Kortney is open about the burnout that came from years of building multiple brands at once. Real estate, design, television, social media, family, and a marriage all pulling on the same finite reserve of energy. Eventually something has to give, and for many agents that something is their love for the business itself.

Her path back was not a vacation. It was a reset of expectations and a return to the parts of real estate that originally excited her: helping clients, designing beautiful spaces, telling honest stories. By trimming what no longer served and re-engaging with what does, she rediscovered why she started.

If you are an agent feeling the weight of your business right now, this section will land hard. Burnout is not a character flaw. It is feedback. It is your nervous system telling you the current operating model is unsustainable. The reignition does not always require leaving the industry. It often just requires redesigning your role inside it.
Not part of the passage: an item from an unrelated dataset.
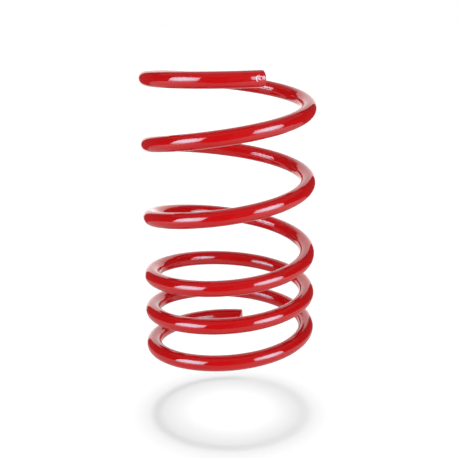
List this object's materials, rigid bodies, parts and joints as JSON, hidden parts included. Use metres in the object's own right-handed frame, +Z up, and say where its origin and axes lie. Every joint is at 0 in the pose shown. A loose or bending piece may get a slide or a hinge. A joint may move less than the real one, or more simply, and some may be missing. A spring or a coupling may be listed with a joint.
{
  "type": "coil spring",
  "caption": "Open-ended helical compression spring for a suspension strut, wound from one round bar with tight lower turns and wide upper turns, powder coated.",
  "frame": {"origin": "on the coil's axis, in the plane that the lowest turn rests on", "axes": "+Z up the coil's axis from the tight turns to the wide turns, -Y to the side that the upper cut end is nearest, right-handed helix"},
  "size_m": [0.147, 0.147, 0.2507],
  "materials": {
    "powder_coated_steel": "glossy red powder coat over shot-peened spring steel"
  },
  "bodies": {
    "lower_end_turn": {"turn_1_back": "powder_coated_steel", "turn_1_back_left": "powder_coated_steel", "turn_1_left": "powder_coated_steel", "turn_1_front_left": "powder_coated_steel"},
    "turn_1_front_body": {"turn_1_front": "powder_coated_steel"},
    "turn_1_front_right_body": {"turn_1_front_right": "powder_coated_steel"},
    "turn_1_right_body": {"turn_1_right": "powder_coated_steel"},
    "turn_1_back_right_body": {"turn_1_back_right": "powder_coated_steel"},
    "turn_2_back_body": {"turn_2_back": "powder_coated_steel"},
    "turn_2_back_left_body": {"turn_2_back_left": "powder_coated_steel"},
    "turn_2_left_body": {"turn_2_left": "powder_coated_steel"},
    "turn_2_front_left_body": {"turn_2_front_left": "powder_coated_steel"},
    "turn_2_front_body": {"turn_2_front": "powder_coated_steel"},
    "turn_2_front_right_body": {"turn_2_front_right": "powder_coated_steel"},
    "turn_2_right_body": {"turn_2_right": "powder_coated_steel"},
    "turn_2_back_right_body": {"turn_2_back_right": "powder_coated_steel"},
    "turn_3_back_body": {"turn_3_back": "powder_coated_steel"},
    "turn_3_back_left_body": {"turn_3_back_left": "powder_coated_steel"},
    "turn_3_left_body": {"turn_3_left": "powder_coated_steel"},
    "turn_3_front_left_body": {"turn_3_front_left": "powder_coated_steel"},
    "turn_3_front_body": {"turn_3_front": "powder_coated_steel"},
    "turn_3_front_right_body": {"turn_3_front_right": "powder_coated_steel"},
    "turn_3_right_body": {"turn_3_right": "powder_coated_steel"},
    "turn_3_back_right_body": {"turn_3_back_right": "powder_coated_steel"},
    "turn_4_back_body": {"turn_4_back": "powder_coated_steel"},
    "turn_4_back_left_body": {"turn_4_back_left": "powder_coated_steel"},
    "turn_4_left_body": {"turn_4_left": "powder_coated_steel"},
    "turn_4_front_left_body": {"turn_4_front_left": "powder_coated_steel"},
    "turn_4_front_body": {"turn_4_front": "powder_coated_steel"},
    "turn_4_front_right_body": {"turn_4_front_right": "powder_coated_steel"},
    "turn_4_right_body": {"turn_4_right": "powder_coated_steel"},
    "turn_4_back_right_body": {"turn_4_back_right": "powder_coated_steel"},
    "turn_5_back_body": {"turn_5_back": "powder_coated_steel"},
    "turn_5_back_left_body": {"turn_5_back_left": "powder_coated_steel"},
    "turn_5_left_body": {"turn_5_left": "powder_coated_steel"},
    "turn_5_front_left_body": {"turn_5_front_left": "powder_coated_steel"},
    "turn_5_front_body": {"turn_5_front": "powder_coated_steel"},
    "turn_5_front_right_body": {"turn_5_front_right": "powder_coated_steel"},
    "turn_5_right_body": {"turn_5_right": "powder_coated_steel"},
    "turn_5_back_right_body": {"turn_5_back_right": "powder_coated_steel"},
    "turn_6_back_body": {"turn_6_back": "powder_coated_steel"},
    "turn_6_back_left_body": {"turn_6_back_left": "powder_coated_steel"},
    "upper_end_turn": {"turn_6_left": "powder_coated_steel", "turn_6_front_left": "powder_coated_steel", "turn_6_front": "powder_coated_steel"}
  },
  "joints": [
    {"name": "spring_stroke", "type": "slide", "parent": "lower_end_turn", "child": "upper_end_turn", "axis": [0, 0, 1], "range_m": [-0.12, 0], "stiffness_N_per_m": 28000},
    {"name": "turn_1_front_stroke", "type": "slide", "parent": "lower_end_turn", "child": "turn_1_front_body", "axis": [0, 0, 1], "range_m": [-0.00093, 0]},
    {"name": "turn_1_front_right_stroke", "type": "slide", "parent": "lower_end_turn", "child": "turn_1_front_right_body", "axis": [0, 0, 1], "range_m": [-0.00269, 0]},
    {"name": "turn_1_right_stroke", "type": "slide", "parent": "lower_end_turn", "child": "turn_1_right_body", "axis": [0, 0, 1], "range_m": [-0.00446, 0]},
    {"name": "turn_1_back_right_stroke", "type": "slide", "parent": "lower_end_turn", "child": "turn_1_back_right_body", "axis": [0, 0, 1], "range_m": [-0.00621, 0]},
    {"name": "turn_2_back_stroke", "type": "slide", "parent": "lower_end_turn", "child": "turn_2_back_body", "axis": [0, 0, 1], "range_m": [-0.00797, 0]},
    {"name": "turn_2_back_left_stroke", "type": "slide", "parent": "lower_end_turn", "child": "turn_2_back_left_body", "axis": [0, 0, 1], "range_m": [-0.00974, 0]},
    {"name": "turn_2_left_stroke", "type": "slide", "parent": "lower_end_turn", "child": "turn_2_left_body", "axis": [0, 0, 1], "range_m": [-0.0115, 0]},
    {"name": "turn_2_front_left_stroke", "type": "slide", "parent": "lower_end_turn", "child": "turn_2_front_left_body", "axis": [0, 0, 1], "range_m": [-0.01325, 0]},
    {"name": "turn_2_front_stroke", "type": "slide", "parent": "lower_end_turn", "child": "turn_2_front_body", "axis": [0, 0, 1], "range_m": [-0.01502, 0]},
    {"name": "turn_2_front_right_stroke", "type": "slide", "parent": "lower_end_turn", "child": "turn_2_front_right_body", "axis": [0, 0, 1], "range_m": [-0.01678, 0]},
    {"name": "turn_2_right_stroke", "type": "slide", "parent": "lower_end_turn", "child": "turn_2_right_body", "axis": [0, 0, 1], "range_m": [-0.01853, 0]},
    {"name": "turn_2_back_right_stroke", "type": "slide", "parent": "lower_end_turn", "child": "turn_2_back_right_body", "axis": [0, 0, 1], "range_m": [-0.0203, 0]},
    {"name": "turn_3_back_stroke", "type": "slide", "parent": "lower_end_turn", "child": "turn_3_back_body", "axis": [0, 0, 1], "range_m": [-0.02206, 0]},
    {"name": "turn_3_back_left_stroke", "type": "slide", "parent": "lower_end_turn", "child": "turn_3_back_left_body", "axis": [0, 0, 1], "range_m": [-0.02383, 0]},
    {"name": "turn_3_left_stroke", "type": "slide", "parent": "lower_end_turn", "child": "turn_3_left_body", "axis": [0, 0, 1], "range_m": [-0.02558, 0]},
    {"name": "turn_3_front_left_stroke", "type": "slide", "parent": "lower_end_turn", "child": "turn_3_front_left_body", "axis": [0, 0, 1], "range_m": [-0.02734, 0]},
    {"name": "turn_3_front_stroke", "type": "slide", "parent": "lower_end_turn", "child": "turn_3_front_body", "axis": [0, 0, 1], "range_m": [-0.02931, 0]},
    {"name": "turn_3_front_right_stroke", "type": "slide", "parent": "lower_end_turn", "child": "turn_3_front_right_body", "axis": [0, 0, 1], "range_m": [-0.03218, 0]},
    {"name": "turn_3_right_stroke", "type": "slide", "parent": "lower_end_turn", "child": "turn_3_right_body", "axis": [0, 0, 1], "range_m": [-0.03616, 0]},
    {"name": "turn_3_back_right_stroke", "type": "slide", "parent": "lower_end_turn", "child": "turn_3_back_right_body", "axis": [0, 0, 1], "range_m": [-0.04066, 0]},
    {"name": "turn_4_back_stroke", "type": "slide", "parent": "lower_end_turn", "child": "turn_4_back_body", "axis": [0, 0, 1], "range_m": [-0.04521, 0]},
    {"name": "turn_4_back_left_stroke", "type": "slide", "parent": "lower_end_turn", "child": "turn_4_back_left_body", "axis": [0, 0, 1], "range_m": [-0.04975, 0]},
    {"name": "turn_4_left_stroke", "type": "slide", "parent": "lower_end_turn", "child": "turn_4_left_body", "axis": [0, 0, 1], "range_m": [-0.05429, 0]},
    {"name": "turn_4_front_left_stroke", "type": "slide", "parent": "lower_end_turn", "child": "turn_4_front_left_body", "axis": [0, 0, 1], "range_m": [-0.05883, 0]},
    {"name": "turn_4_front_stroke", "type": "slide", "parent": "lower_end_turn", "child": "turn_4_front_body", "axis": [0, 0, 1], "range_m": [-0.06337, 0]},
    {"name": "turn_4_front_right_stroke", "type": "slide", "parent": "lower_end_turn", "child": "turn_4_front_right_body", "axis": [0, 0, 1], "range_m": [-0.06791, 0]},
    {"name": "turn_4_right_stroke", "type": "slide", "parent": "lower_end_turn", "child": "turn_4_right_body", "axis": [0, 0, 1], "range_m": [-0.07245, 0]},
    {"name": "turn_4_back_right_stroke", "type": "slide", "parent": "lower_end_turn", "child": "turn_4_back_right_body", "axis": [0, 0, 1], "range_m": [-0.07699, 0]},
    {"name": "turn_5_back_stroke", "type": "slide", "parent": "lower_end_turn", "child": "turn_5_back_body", "axis": [0, 0, 1], "range_m": [-0.08153, 0]},
    {"name": "turn_5_back_left_stroke", "type": "slide", "parent": "lower_end_turn", "child": "turn_5_back_left_body", "axis": [0, 0, 1], "range_m": [-0.08607, 0]},
    {"name": "turn_5_left_stroke", "type": "slide", "parent": "lower_end_turn", "child": "turn_5_left_body", "axis": [0, 0, 1], "range_m": [-0.09061, 0]},
    {"name": "turn_5_front_left_stroke", "type": "slide", "parent": "lower_end_turn", "child": "turn_5_front_left_body", "axis": [0, 0, 1], "range_m": [-0.09515, 0]},
    {"name": "turn_5_front_stroke", "type": "slide", "parent": "lower_end_turn", "child": "turn_5_front_body", "axis": [0, 0, 1], "range_m": [-0.09969, 0]},
    {"name": "turn_5_front_right_stroke", "type": "slide", "parent": "lower_end_turn", "child": "turn_5_front_right_body", "axis": [0, 0, 1], "range_m": [-0.10424, 0]},
    {"name": "turn_5_right_stroke", "type": "slide", "parent": "lower_end_turn", "child": "turn_5_right_body", "axis": [0, 0, 1], "range_m": [-0.10876, 0]},
    {"name": "turn_5_back_right_stroke", "type": "slide", "parent": "lower_end_turn", "child": "turn_5_back_right_body", "axis": [0, 0, 1], "range_m": [-0.11308, 0]},
    {"name": "turn_6_back_stroke", "type": "slide", "parent": "lower_end_turn", "child": "turn_6_back_body", "axis": [0, 0, 1], "range_m": [-0.11667, 0]},
    {"name": "turn_6_back_left_stroke", "type": "slide", "parent": "lower_end_turn", "child": "turn_6_back_left_body", "axis": [0, 0, 1], "range_m": [-0.11919, 0]}
  ],
  "couplings": [
    {"joint": "turn_1_front_stroke", "follows": "spring_stroke", "ratio": 0.0073},
    {"joint": "turn_1_front_right_stroke", "follows": "spring_stroke", "ratio": 0.022},
    {"joint": "turn_1_right_stroke", "follows": "spring_stroke", "ratio": 0.0367},
    {"joint": "turn_1_back_right_stroke", "follows": "spring_stroke", "ratio": 0.0513},
    {"joint": "turn_2_back_stroke", "follows": "spring_stroke", "ratio": 0.066},
    {"joint": "turn_2_back_left_stroke", "follows": "spring_stroke", "ratio": 0.0807},
    {"joint": "turn_2_left_stroke", "follows": "spring_stroke", "ratio": 0.0954},
    {"joint": "turn_2_front_left_stroke", "follows": "spring_stroke", "ratio": 0.11},
    {"joint": "turn_2_front_stroke", "follows": "spring_stroke", "ratio": 0.1247},
    {"joint": "turn_2_front_right_stroke", "follows": "spring_stroke", "ratio": 0.1394},
    {"joint": "turn_2_right_stroke", "follows": "spring_stroke", "ratio": 0.154},
    {"joint": "turn_2_back_right_stroke", "follows": "spring_stroke", "ratio": 0.1687},
    {"joint": "turn_3_back_stroke", "follows": "spring_stroke", "ratio": 0.1834},
    {"joint": "turn_3_back_left_stroke", "follows": "spring_stroke", "ratio": 0.1981},
    {"joint": "turn_3_left_stroke", "follows": "spring_stroke", "ratio": 0.2127},
    {"joint": "turn_3_front_left_stroke", "follows": "spring_stroke", "ratio": 0.2274},
    {"joint": "turn_3_front_stroke", "follows": "spring_stroke", "ratio": 0.2438},
    {"joint": "turn_3_front_right_stroke", "follows": "spring_stroke", "ratio": 0.2677},
    {"joint": "turn_3_right_stroke", "follows": "spring_stroke", "ratio": 0.3009},
    {"joint": "turn_3_back_right_stroke", "follows": "spring_stroke", "ratio": 0.3384},
    {"joint": "turn_4_back_stroke", "follows": "spring_stroke", "ratio": 0.3763},
    {"joint": "turn_4_back_left_stroke", "follows": "spring_stroke", "ratio": 0.4141},
    {"joint": "turn_4_left_stroke", "follows": "spring_stroke", "ratio": 0.452},
    {"joint": "turn_4_front_left_stroke", "follows": "spring_stroke", "ratio": 0.4898},
    {"joint": "turn_4_front_stroke", "follows": "spring_stroke", "ratio": 0.5276},
    {"joint": "turn_4_front_right_stroke", "follows": "spring_stroke", "ratio": 0.5655},
    {"joint": "turn_4_right_stroke", "follows": "spring_stroke", "ratio": 0.6033},
    {"joint": "turn_4_back_right_stroke", "follows": "spring_stroke", "ratio": 0.6411},
    {"joint": "turn_5_back_stroke", "follows": "spring_stroke", "ratio": 0.679},
    {"joint": "turn_5_back_left_stroke", "follows": "spring_stroke", "ratio": 0.7168},
    {"joint": "turn_5_left_stroke", "follows": "spring_stroke", "ratio": 0.7546},
    {"joint": "turn_5_front_left_stroke", "follows": "spring_stroke", "ratio": 0.7925},
    {"joint": "turn_5_front_stroke", "follows": "spring_stroke", "ratio": 0.8303},
    {"joint": "turn_5_front_right_stroke", "follows": "spring_stroke", "ratio": 0.8682},
    {"joint": "turn_5_right_stroke", "follows": "spring_stroke", "ratio": 0.9059},
    {"joint": "turn_5_back_right_stroke", "follows": "spring_stroke", "ratio": 0.9419},
    {"joint": "turn_6_back_stroke", "follows": "spring_stroke", "ratio": 0.9718},
    {"joint": "turn_6_back_left_stroke", "follows": "spring_stroke", "ratio": 0.9928}
  ]
}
## Hiring Help and Letting Go

A recurring theme in the episode is the necessity of building a team. Kortney is candid about the cost of trying to do everything herself and the freedom she found by hiring help, especially in social media. She makes the case bluntly: every serious agent today needs someone managing content who is not them.
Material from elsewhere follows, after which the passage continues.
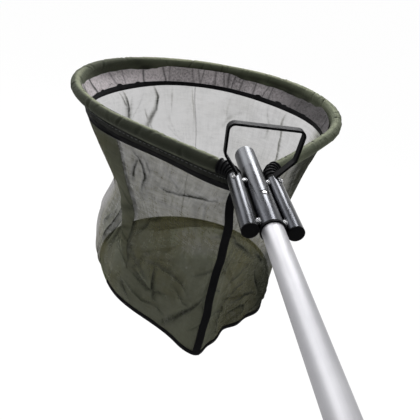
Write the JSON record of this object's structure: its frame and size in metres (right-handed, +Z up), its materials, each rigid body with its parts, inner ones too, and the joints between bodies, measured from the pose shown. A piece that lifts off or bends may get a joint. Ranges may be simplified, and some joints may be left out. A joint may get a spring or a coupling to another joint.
{
  "type": "landing net",
  "caption": "Landing net: aluminium pole in a welded three-tube head with a snap-button lock, sleeved hoop and deep flat-based mesh bag.",
  "frame": {"origin": "on the pole's axis at the rear end of the grip, where the butt cap begins", "axes": "+Y along the pole from the grip to the hoop, +Z up out of the bag's mouth, bag hanging along -Z"},
  "size_m": [0.5075, 1.403, 0.4407],
  "materials": {
    "pole_aluminium": "satin",
    "grip_foam": "matte foam",
    "black_plastic": "moulded",
    "boot_rubber": "moulded, ribbed",
    "dark_chrome": "dark bright plating",
    "weld_metal": "as welded, plated over",
    "black_enamel": "gloss black",
    "spring_steel": "bright",
    "rod_aluminium": "mill",
    "sleeve_fabric": "olive woven nylon",
    "band_mesh": "doubled fine mesh",
    "black_tape": "woven binding tape",
    "net_mesh": "fine olive mesh",
    "olive_binding": "folded olive seam"
  },
  "bodies": {
    "pole": {"pole_tube": "pole_aluminium", "pole_tip_plug": "black_plastic", "grip": "grip_foam", "butt_cap": "black_plastic"},
    "clip": {"snap_clip": "spring_steel"},
    "head": {"socket_tube": "dark_chrome", "socket_bush": "black_plastic", "side_tube_left": "dark_chrome", "side_tube_right": "dark_chrome", "tube_plug_left": "black_plastic", "tube_plug_right": "black_plastic", "weld_beads": "weld_metal", "lift_bar": "black_enamel", "rod_boot_left": "boot_rubber", "rod_boot_right": "boot_rubber", "hoop_rod": "rod_aluminium", "rim_sleeve": "sleeve_fabric", "mesh_band": "band_mesh", "rim_tape": "black_tape", "bag_wall_left": "net_mesh", "bag_wall_right": "net_mesh", "bag_base": "net_mesh", "front_seam_tape": "black_tape", "base_binding_front": "black_tape", "base_binding_rear": "olive_binding"}
  },
  "joints": [
    {"name": "button_press", "type": "slide", "parent": "pole", "child": "clip", "axis": [0, 0, -1], "range_m": [0, 0.0035], "stiffness_N_per_m": 1500, "springref_m": -0.001, "deforming": ["snap_clip"]},
    {"name": "head_slide", "type": "slide", "parent": "pole", "child": "head", "axis": [0, -1, 0], "range_m": [0, 0.45], "deforming": ["snap_clip"]}
  ]
}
Why? Because the work of capturing, editing, scheduling, and engaging is real work. It does not disappear because you are an agent. Pretending you can do it all on top of showings, contracts, negotiations, and family life is the fastest road to burnout and inconsistent output. A skilled social media manager pays for themselves many times over by protecting the highest-value asset you have: your visibility and your time.

For agents on a budget, the lesson is to start somewhere. Hire one part-time helper. Outsource one piece of the workflow. Build the muscle of letting go. Kortney's career is full of evidence that delegation is what allowed her to scale into media, design, and luxury real estate without losing herself.

## Content, Confidence, and Staying Consistent on Camera

If you have ever frozen in front of a camera or talked yourself out of recording one more video for your business, this episode is required listening. Kortney walks through how she shows up consistently across platforms, including how she plans, batches, and protects time on her calendar to actually create the content her audience expects.

Her advice is grounded and practical. Plan ahead. Batch shoots. Time block your week. Keep showing up even when you don't feel like a star, because consistency is what builds trust over time. Confidence on camera is not a personality trait. It is a skill, and like every skill, it grows under repetition.

She also makes a powerful point about communication during transactions. Even when there is no update, your client deserves to hear from you. Saying nothing because there is nothing new is one of the fastest ways to erode trust. Saying *I hear you, I am on it, here is where we are* even when nothing has changed is one of the fastest ways to deepen it.

## Relationships First, Transactions Second

Kortney sums up her professional philosophy with a line that should be tattooed on every new agent's notebook. Build relationships before transactions. The transaction is a single moment. The relationship is a lifetime referral source, friendship, and reputation engine.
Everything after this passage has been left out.